Intanto sta proseguendo il lavoro a monte, sulle frequenze. Un percorso necessario visto che tutta l’operazio­ne discende dal passaggio della “banda­ da 700” dalla TV alla telefonia. Quelle frequenze andranno liberate dal 2022 e da qui l’operazione passata at­traverso due leggi di Bilancio (per il 2018 e per il 2019) e un Piano nazionale di assegnazione delle frequenze (PNAF) fatto nel 2018 da Agcom e rivi­sto l’anno successivo.

In estrema sintesi, il legislatore ha pensato di com­pensare questa perdita di frequenze per la TV impostando tutto il proces­so di riassetto del sistema radio tele­visivo su un salto tecnologico. E qui si arriva al digitale terrestre di secon­da generazione DVB-T2. Ma il proces­so si regge anche sul passaggio a un sistema di codifica video più avanzato, come HEVC o Mpeg4.

Risultato? I multi­plex (le infrastrutture che”contengo­no” le frequenze) che gestivano fino a 6 canali ora potranno gestirne fino a 40. Il riassetto delle frequenze pre­vede così la riduzione da 20 (5 di Rai; 5 di Mediaset; 5 di Persidera e 1 cia­scuno per Cairo Network, Pdbs di Costantino Federico, Prima Tv di Ta­rak Ben Ammar, H3G ed Europa Way di Francesco Di Stefano) a 12 multi­plex nazionali, di cui 2 però attribuiti con procedura onerosa.
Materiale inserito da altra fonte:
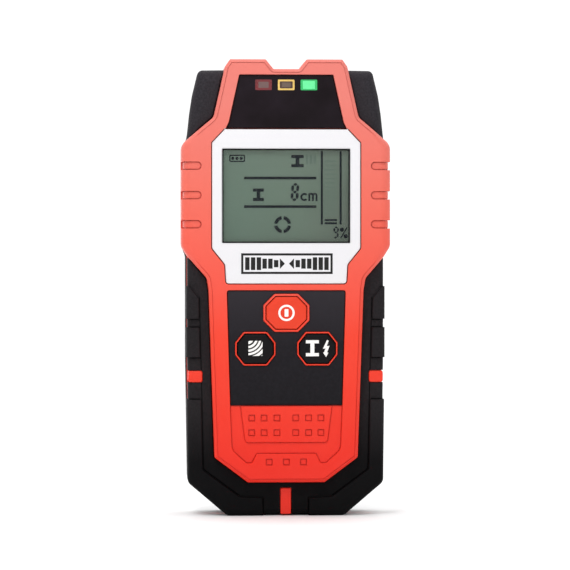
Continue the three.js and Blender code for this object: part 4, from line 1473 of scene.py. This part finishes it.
# a soft bright band along the horizon on the viewer's side, so that the floor fades out in every direction
band = wt.nodes.new("ShaderNodeMath")
band.operation = "MULTIPLY"
wt.links.new(world_span(axes.outputs[1], -0.45, 0.55, 0.92, 0.0), band.inputs[0])
wt.links.new(world_span(axes.outputs[2], 0.0, 0.26, 1.0, 0.0), band.inputs[1])
whole = wt.nodes.new("ShaderNodeMath")
whole.operation = "ADD"
wt.links.new(total.outputs[0], whole.inputs[0])
wt.links.new(band.outputs[0], whole.inputs[1])
wt.links.new(whole.outputs[0], bg.inputs["Strength"])

scene.view_settings.view_transform = "Standard"
scene.view_settings.look = "None"
scene.view_settings.exposure = -0.33
scene.view_settings.gamma = 1.0


def area(name, at, aim, size, power, size_y=None, color=(1, 1, 1)):
    d = bpy.data.lights.new(name, "AREA")
    d.energy = power
    d.size = size
    d.color = color
    if size_y:
        d.shape = "RECTANGLE"
        d.size_y = size_y
    o = bpy.data.objects.new(name, d)
    o.location = at
    o.rotation_mode = "QUATERNION"
    o.rotation_quaternion = (Vector(aim) - Vector(at)).to_track_quat("-Z", "Y")
    scene.collection.objects.link(o)
    return o


area("key", (-0.14, -0.32, 0.46), (0, 0, 0.12), 0.14, 1.0, 0.10)
area("glow", (0.05, -1.35, 0.55), (0, 0, 0.16), 0.7, 3.0, 0.42)

cam_data = bpy.data.cameras.new("camera")
cam = bpy.data.objects.new("camera", cam_data)
scene.collection.objects.link(cam)
scene.camera = cam
cam_data.sensor_width = 36
DIST = 1.1
AZ, EL = math.radians(-3.2), math.radians(0.6)
# the face's centre sits a little right of and above the middle of the frame
aim = Vector((CX / 1000, -0.014, CZ / 1000))
back = Vector((math.sin(AZ) * math.cos(EL), -math.cos(AZ) * math.cos(EL), math.sin(EL)))
width = 570 * S / 1000  # metres across the frame at the face
cam_data.lens = 36 * DIST / width
right = Vector((math.cos(AZ), math.sin(AZ), 0))
aim_shift = right * ((285 - 286.2) * S / 1000) + Vector((0, 0, (288 - 285) * S / 1000))
cam.location = aim + back * DIST + aim_shift
cam.rotation_mode = "QUATERNION"
cam.rotation_quaternion = (-back).to_track_quat("-Z", "Y")
cam_data.clip_start, cam_data.clip_end = 0.01, 100
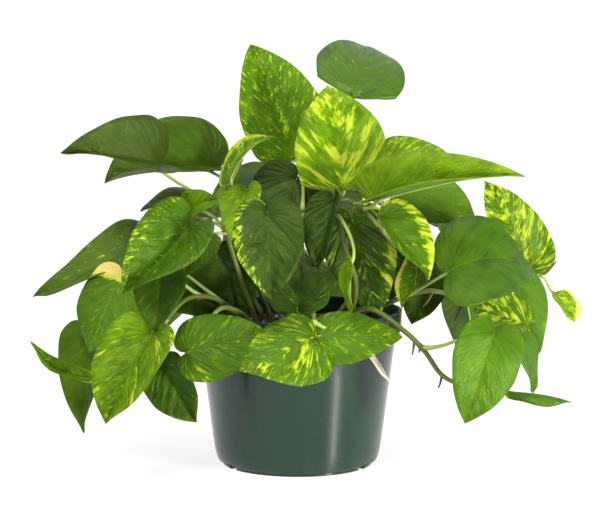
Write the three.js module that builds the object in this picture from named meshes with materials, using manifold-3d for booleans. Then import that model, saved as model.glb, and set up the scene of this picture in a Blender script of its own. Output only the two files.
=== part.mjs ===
// Potted golden pothos: a green nursery pot, its soil, and seventeen leafy vines.
// Millimetres, +Z up, the front of the plant faces -Y.
// The origin is the centre of the pot's underside.
import * as THREE from "three";
import { mergeVertices } from "three/addons/utils/BufferGeometryUtils.js";
import Module from "manifold-3d";

const wasm = await Module();
wasm.setup();
const { Manifold, Mesh } = wasm;

// ---- driving dimensions ----
const POT_HEIGHT = 122;
const COLLAR_RADIUS = 82.5;
const COLLAR_HEIGHT = 17;
const WALL_TOP_RADIUS = 78;
const WALL_BOTTOM_RADIUS = 65.3;
const FOOT_RADIUS = 59.5;
const FOOT_STEP = 2.2;
const POT_WALL = 2;
const POT_FLOOR = 3;
const POT_SIDES = 40;
const DRAIN_ANGLES = [-147, -33, 33, 147];
const DRAIN_SLOT = [13, 9, 5.2];
const SOIL_EDGE = 106;
const SOIL_MOUND = 3;
const SOIL_RELIEF = 1.3;
const SOIL_RINGS = [12, 25, 38, 51, 64, 75];
// Radius and height where the soil leaves the wall, and at its flat underside.
const SOIL_WALL = [[74.9, 102], [61.4, 9]];
const SOIL_SIDES = 24;
const FIT_GAP = 0.3;
const STEM_FOOT = 90;
const STEM_RADIUS = 2.4;
const STEM_TAPER = 0.28;
const STEM_STEPS = 8;
const STEM_SIDES = 6;
const HOLE_DEPTH = 40;
const PETIOLE_RADIUS = 1.4;
const PETIOLE_STEPS = 4;
const PETIOLE_TAPER = [1.1, 0.9, 0.8, 0.75, 0.3];
const PETIOLE_REACH = 0.06;
const STALK_SIDES = 4;
const BLADE_THICKNESS = 0.8;
// Where along the outline its rows of corners fall, from the notch to the tip.
const BLADE_ROWS = [0, 0.18, 0.37, 0.6, 0.82, 1];
// How strongly each half of a blade bows, for a blade one unit long.
const BLADE_CUP = 0.55;
// Where along the midrib the lobes end, where its first side vein leaves it,
// how the next ones crowd toward the base, and how far they sweep back.
const LOBES_END = 0.11;
const FIRST_VEIN = 0.15;
const VEIN_CROWDING = 1.2;
const VEIN_SWEEP = 0.16;
const RIB_STEPS = 60;
const RIB_START = -0.6;

// Half outline of a blade one unit long: along the midrib, out to the margin.
const OUTLINE = [
  [-0.075, 0.03], [-0.12, 0.085], [-0.132, 0.16], [-0.1, 0.25], [-0.02, 0.335],
  [0.11, 0.39], [0.27, 0.405], [0.44, 0.385], [0.6, 0.325], [0.75, 0.235],
  [0.87, 0.135], [0.95, 0.055], [1, 0],
];
const OUTLINE_WIDTH = 0.81;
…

Agcom ha concluso il 16 settembre le consulta­zioni ed entro metà ottobre invierà al Mise le regole sulle quali il Ministero dovrà costruire il disciplinare di gara. Sul punto già si sa che la Cairo Network si appresta a dare battaglia con ricorsi. Urbano Cairo ha acquisi­to un multiplex nel 2014 per 31,6 mi­lioni di euro. Ora il meccanismo ri­schia di togliere metà Mux (il criterio di conversione dimezza la capacità trasmissiva per tutti gli operatori di rete) ma Cairo non ci sta dopo aver pagato per quel suo Mux partecipan­do a una gara.

E in questo quadro re­stano ancora da mettere nero su bianco i criteri di indennizzo per le Tv locali, per le quali è stata invece pre­vista una rottamazione coperta da indennizzo. Di tempo fino al 2022 ce n’è, ma accelerare inizia ad apparire sempre di più come un imperativo.